Short exercise
The listing below holds a line with "Keep writing the" and a later line with "return np.interp(np.linspace(0.0, 1.0, count". Write out those two lines and every line between them, exactly, and nothing else.

Data extract
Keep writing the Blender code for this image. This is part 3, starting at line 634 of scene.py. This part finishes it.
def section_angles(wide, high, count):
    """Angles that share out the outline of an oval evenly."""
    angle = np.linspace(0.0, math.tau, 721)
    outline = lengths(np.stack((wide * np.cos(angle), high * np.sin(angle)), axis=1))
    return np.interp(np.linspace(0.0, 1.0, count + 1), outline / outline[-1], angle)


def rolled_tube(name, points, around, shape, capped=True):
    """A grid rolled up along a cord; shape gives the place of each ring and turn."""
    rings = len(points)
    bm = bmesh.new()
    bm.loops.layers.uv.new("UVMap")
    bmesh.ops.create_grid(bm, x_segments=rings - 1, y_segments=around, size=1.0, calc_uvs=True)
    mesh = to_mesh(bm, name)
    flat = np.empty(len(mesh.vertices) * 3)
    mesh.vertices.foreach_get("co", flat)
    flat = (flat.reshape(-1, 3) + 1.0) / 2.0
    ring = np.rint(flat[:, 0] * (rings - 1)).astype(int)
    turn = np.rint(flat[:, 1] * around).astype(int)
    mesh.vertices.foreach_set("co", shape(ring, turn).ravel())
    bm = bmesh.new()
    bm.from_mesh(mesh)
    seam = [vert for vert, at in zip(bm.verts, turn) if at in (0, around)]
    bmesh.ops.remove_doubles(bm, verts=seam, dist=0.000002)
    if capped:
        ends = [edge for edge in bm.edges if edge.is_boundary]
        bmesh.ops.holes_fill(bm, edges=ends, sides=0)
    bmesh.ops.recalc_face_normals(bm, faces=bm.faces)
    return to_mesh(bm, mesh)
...
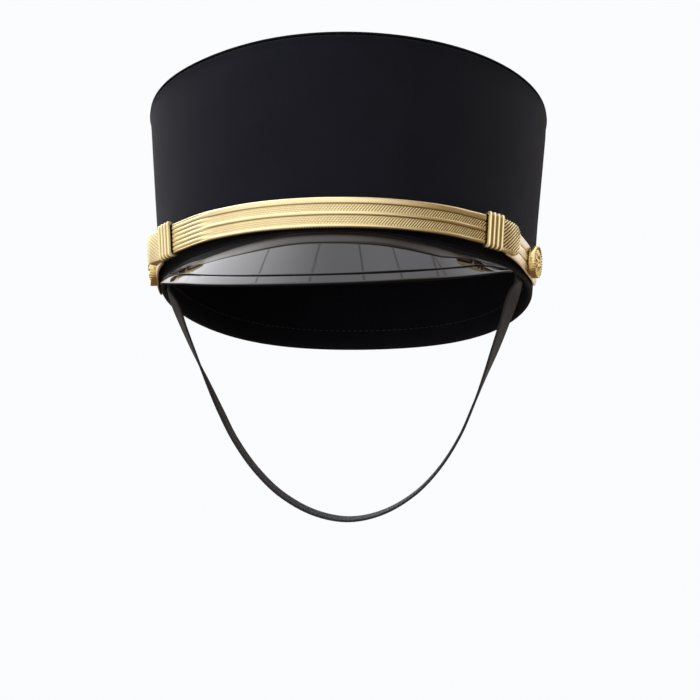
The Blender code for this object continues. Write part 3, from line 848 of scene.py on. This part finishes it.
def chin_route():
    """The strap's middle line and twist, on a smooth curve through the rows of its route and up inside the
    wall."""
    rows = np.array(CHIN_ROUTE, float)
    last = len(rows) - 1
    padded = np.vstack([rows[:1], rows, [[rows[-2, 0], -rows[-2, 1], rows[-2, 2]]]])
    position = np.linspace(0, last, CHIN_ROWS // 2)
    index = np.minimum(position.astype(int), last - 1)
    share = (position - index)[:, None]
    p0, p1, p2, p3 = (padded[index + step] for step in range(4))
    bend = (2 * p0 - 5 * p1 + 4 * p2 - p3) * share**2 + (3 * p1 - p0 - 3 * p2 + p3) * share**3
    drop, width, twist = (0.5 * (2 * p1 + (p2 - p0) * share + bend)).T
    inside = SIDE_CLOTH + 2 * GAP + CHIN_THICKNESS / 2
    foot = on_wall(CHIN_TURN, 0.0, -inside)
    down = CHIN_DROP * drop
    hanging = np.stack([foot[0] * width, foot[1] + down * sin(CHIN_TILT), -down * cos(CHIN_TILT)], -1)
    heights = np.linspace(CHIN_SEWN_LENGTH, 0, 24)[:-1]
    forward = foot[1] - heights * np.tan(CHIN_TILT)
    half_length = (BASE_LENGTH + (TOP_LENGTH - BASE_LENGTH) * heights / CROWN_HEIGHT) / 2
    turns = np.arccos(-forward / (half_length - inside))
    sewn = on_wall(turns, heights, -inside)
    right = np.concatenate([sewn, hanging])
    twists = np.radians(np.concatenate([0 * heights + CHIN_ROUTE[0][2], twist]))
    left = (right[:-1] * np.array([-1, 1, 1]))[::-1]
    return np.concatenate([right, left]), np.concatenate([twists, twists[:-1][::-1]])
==
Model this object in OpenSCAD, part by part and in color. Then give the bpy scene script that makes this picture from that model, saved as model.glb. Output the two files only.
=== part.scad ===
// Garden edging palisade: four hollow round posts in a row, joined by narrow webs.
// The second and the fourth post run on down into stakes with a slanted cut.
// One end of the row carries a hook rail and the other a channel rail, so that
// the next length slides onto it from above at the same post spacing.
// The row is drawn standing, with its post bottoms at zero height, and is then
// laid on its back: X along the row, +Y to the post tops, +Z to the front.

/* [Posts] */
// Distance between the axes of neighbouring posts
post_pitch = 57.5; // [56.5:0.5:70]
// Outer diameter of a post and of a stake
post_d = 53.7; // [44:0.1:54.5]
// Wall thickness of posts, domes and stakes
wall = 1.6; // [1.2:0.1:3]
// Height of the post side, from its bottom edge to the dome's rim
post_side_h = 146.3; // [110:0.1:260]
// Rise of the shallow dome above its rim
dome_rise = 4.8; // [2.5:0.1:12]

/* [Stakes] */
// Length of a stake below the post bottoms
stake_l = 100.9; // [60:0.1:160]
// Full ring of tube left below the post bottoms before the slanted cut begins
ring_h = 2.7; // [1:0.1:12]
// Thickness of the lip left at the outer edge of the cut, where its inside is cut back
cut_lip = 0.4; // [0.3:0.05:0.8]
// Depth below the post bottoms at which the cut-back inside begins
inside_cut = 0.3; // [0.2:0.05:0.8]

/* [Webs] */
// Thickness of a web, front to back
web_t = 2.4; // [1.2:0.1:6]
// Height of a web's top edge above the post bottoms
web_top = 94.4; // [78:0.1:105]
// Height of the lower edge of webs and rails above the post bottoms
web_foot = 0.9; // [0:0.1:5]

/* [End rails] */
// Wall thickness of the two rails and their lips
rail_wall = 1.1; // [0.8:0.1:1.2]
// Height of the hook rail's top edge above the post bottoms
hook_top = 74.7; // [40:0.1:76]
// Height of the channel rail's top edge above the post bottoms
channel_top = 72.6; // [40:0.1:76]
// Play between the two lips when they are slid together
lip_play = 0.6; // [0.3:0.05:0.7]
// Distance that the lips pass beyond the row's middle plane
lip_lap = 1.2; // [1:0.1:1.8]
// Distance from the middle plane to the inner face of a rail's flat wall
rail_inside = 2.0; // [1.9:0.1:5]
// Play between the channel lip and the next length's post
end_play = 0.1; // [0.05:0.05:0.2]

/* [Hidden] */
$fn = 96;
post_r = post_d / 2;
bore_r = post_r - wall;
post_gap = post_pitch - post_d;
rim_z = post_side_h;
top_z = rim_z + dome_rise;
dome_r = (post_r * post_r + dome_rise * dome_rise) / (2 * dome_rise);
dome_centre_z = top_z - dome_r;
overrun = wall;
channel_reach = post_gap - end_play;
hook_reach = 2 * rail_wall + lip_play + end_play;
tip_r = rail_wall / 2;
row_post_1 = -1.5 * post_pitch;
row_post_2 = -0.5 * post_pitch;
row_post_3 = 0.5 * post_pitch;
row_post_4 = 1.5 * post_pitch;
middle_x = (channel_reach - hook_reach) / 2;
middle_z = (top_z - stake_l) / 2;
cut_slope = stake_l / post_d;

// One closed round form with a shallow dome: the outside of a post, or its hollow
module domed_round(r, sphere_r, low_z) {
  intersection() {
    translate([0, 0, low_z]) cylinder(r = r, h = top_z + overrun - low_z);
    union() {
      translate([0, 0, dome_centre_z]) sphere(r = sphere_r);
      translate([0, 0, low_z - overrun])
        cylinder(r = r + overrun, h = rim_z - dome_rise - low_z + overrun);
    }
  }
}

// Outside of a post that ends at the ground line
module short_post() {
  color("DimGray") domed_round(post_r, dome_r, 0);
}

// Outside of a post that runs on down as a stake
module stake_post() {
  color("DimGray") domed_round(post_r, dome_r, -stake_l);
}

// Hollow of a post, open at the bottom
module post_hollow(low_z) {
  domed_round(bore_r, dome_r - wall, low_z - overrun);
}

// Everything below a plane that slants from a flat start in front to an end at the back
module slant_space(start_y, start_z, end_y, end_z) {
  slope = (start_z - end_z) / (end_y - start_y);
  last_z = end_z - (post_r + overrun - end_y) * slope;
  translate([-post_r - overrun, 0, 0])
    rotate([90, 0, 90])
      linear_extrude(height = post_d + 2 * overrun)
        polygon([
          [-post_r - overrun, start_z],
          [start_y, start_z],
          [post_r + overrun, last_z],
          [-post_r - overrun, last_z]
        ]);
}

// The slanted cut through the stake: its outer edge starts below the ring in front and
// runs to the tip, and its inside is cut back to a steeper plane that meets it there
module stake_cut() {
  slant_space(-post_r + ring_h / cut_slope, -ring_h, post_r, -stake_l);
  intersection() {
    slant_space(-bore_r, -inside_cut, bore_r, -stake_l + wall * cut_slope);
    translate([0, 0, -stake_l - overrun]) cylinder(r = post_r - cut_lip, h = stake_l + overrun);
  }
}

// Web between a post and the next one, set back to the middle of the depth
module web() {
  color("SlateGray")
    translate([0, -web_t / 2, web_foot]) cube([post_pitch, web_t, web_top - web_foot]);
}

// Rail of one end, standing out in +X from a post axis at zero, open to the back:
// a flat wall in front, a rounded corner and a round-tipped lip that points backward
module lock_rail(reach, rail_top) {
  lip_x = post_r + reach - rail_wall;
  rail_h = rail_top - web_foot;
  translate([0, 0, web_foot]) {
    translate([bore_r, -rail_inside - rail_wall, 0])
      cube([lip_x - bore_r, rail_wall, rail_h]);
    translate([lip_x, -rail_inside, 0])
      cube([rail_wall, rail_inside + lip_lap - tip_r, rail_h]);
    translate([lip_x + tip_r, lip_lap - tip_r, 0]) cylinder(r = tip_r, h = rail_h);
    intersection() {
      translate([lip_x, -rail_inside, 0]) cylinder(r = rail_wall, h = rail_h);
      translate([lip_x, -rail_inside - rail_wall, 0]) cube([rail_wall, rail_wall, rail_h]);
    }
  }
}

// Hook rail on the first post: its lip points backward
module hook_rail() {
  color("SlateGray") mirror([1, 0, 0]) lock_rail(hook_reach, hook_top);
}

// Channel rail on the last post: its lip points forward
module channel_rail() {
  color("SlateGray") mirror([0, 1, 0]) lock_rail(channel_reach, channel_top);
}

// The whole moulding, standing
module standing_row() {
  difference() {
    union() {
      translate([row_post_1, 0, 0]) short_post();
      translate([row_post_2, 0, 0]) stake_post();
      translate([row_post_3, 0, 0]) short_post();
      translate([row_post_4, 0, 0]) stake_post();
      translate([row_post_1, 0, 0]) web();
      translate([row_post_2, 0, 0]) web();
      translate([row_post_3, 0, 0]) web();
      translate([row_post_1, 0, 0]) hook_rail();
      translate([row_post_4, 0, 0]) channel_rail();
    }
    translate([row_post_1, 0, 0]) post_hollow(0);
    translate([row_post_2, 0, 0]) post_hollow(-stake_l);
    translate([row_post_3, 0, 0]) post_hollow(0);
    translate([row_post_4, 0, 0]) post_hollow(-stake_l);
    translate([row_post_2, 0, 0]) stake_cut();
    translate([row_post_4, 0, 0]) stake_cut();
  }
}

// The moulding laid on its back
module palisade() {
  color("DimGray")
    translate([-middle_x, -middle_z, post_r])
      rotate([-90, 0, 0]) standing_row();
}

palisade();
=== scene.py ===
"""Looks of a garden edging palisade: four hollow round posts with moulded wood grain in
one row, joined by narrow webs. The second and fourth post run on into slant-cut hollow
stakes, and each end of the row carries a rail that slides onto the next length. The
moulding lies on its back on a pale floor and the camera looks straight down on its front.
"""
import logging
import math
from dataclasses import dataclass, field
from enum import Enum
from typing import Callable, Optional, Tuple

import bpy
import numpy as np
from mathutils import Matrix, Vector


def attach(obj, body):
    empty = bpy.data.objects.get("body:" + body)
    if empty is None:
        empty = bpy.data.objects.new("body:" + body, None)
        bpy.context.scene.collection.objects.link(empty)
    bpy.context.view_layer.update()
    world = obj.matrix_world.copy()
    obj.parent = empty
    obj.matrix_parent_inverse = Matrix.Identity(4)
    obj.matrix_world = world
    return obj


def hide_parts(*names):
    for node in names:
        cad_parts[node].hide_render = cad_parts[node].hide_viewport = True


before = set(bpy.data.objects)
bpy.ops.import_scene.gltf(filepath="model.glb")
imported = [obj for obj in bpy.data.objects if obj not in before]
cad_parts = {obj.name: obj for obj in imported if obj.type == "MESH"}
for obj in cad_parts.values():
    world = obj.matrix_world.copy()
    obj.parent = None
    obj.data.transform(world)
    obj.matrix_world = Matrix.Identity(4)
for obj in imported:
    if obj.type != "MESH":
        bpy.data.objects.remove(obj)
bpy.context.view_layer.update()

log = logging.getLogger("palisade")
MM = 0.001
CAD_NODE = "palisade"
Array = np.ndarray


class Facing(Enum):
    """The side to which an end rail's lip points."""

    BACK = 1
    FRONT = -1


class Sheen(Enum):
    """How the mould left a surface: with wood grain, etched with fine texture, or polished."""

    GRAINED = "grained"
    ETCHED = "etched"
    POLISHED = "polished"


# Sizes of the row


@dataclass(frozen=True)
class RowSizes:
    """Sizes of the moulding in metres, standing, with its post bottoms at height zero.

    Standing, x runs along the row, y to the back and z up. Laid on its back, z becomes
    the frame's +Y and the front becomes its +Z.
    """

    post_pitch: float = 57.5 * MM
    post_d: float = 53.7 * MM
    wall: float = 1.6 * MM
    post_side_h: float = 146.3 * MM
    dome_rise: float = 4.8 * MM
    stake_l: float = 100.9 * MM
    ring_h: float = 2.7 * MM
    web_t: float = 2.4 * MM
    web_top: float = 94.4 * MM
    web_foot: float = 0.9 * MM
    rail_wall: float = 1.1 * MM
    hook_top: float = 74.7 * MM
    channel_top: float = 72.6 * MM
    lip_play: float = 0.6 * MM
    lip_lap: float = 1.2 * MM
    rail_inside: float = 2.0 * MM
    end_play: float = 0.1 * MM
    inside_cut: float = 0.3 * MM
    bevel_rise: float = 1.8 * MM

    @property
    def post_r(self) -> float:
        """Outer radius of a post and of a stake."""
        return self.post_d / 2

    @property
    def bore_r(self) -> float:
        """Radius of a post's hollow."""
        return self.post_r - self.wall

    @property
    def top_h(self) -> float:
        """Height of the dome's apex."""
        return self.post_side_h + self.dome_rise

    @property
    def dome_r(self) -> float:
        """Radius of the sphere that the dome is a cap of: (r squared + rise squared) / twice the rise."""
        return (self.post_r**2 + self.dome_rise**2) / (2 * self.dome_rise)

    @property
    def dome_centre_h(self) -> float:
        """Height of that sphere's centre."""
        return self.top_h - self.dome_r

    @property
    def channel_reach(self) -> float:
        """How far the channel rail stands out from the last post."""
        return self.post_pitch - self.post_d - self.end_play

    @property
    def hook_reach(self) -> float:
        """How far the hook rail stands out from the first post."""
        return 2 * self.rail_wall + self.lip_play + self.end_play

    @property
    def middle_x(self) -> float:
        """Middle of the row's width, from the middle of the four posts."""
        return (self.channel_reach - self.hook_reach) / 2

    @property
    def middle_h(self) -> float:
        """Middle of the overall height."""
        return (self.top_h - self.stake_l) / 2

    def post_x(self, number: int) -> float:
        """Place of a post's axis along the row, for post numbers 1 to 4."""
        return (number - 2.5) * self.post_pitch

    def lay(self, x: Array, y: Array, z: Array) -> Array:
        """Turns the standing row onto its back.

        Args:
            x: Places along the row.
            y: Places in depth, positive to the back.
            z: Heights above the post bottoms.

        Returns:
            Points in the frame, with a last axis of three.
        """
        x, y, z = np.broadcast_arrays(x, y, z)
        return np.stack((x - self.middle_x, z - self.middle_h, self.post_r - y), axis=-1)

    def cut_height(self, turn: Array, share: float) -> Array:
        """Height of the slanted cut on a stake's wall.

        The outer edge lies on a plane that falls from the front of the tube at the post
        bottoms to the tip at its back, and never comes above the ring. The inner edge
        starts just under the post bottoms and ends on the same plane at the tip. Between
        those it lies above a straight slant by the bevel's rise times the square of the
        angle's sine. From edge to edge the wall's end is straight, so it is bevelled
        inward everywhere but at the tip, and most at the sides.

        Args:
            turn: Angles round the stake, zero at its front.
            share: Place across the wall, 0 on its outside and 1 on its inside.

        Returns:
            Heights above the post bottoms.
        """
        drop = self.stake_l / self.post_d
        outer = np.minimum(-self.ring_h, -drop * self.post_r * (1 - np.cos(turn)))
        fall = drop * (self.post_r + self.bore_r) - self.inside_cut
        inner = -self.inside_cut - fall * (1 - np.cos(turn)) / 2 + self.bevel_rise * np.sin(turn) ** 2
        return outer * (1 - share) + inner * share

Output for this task
Keep writing the Blender code for this image. This is part 3, starting at line 634 of scene.py. This part finishes it.
def section_angles(wide, high, count):
    """Angles that share out the outline of an oval evenly."""
    angle = np.linspace(0.0, math.tau, 721)
    outline = lengths(np.stack((wide * np.cos(angle), high * np.sin(angle)), axis=1))
    return np.interp(np.linspace(0.0, 1.0, count + 1), outline / outline[-1], angle)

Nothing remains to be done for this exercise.